Matt snorted. Her gaze sought him out. If he didn’t know better he would have thought the sadness in her eyes was genuine.
The lawyer cleared his throat in the ensuing silence. “I believe you two are already acquainted.”
“Yes, we are.” Shannon gave her attention back to the lawyer. “I hope I didn’t keep you waiting too long.”
“Not at all.” Ferguson patted the soft hand in his he had yet to relinquish. “Please sit down. Would you like something to drink? Tea? Coffee?”
“No, thank you.” Taking the indicated chair in front of the antique wooden desk, she folded her hands over her small handbag. “I’d like to get this over as soon as possible.”

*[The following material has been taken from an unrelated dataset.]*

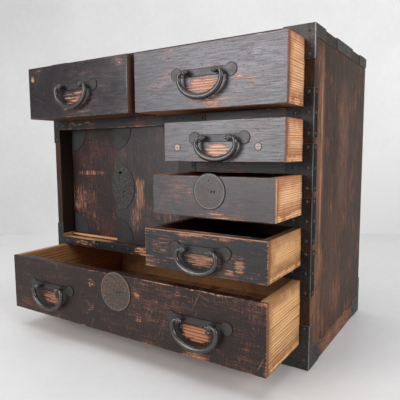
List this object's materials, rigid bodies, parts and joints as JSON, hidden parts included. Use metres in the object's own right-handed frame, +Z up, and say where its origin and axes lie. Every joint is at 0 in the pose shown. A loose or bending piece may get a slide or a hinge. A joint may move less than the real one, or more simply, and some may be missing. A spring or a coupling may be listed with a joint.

“I told you she was anxious, Arthur.” Matt strode across the small office and placed both hands on the arms of her seat. “What’s the matter? Your last man woke up and now you need help in keeping yourself in the style you’re accustomed to? On your salary you couldn’t afford those clothes, the diamonds, and certainly not the Cadillac.”
Her harsh intake of breath cut through the air.
“Matt, Ms. Johnson has been through enough in the past months without your adding to it,” Arthur defended.
Straightening, Matt swung to the lawyer. “How would you know what she’s been through?”
“I—”
“We’re here to hear what Wade wanted, nothing more,” Shannon interrupted, cutting off Ferguson.
The lawyer looked for a moment as if he wanted to say something, but at the almost imperceptible shake of Shannon’s head, he clamped his lips shut. Going behind his desk, he took a seat, opened his desk drawer, then took out a heavy brown folder.
Their silent communication only gave more credence to Matt’s belief that Shannon used her beauty and her aura of sadness to make fools of men. He wasn’t going to be one of them.
“You’re something else,” he said, his eyes hard. “I bet your family is real proud of the way you turned out.”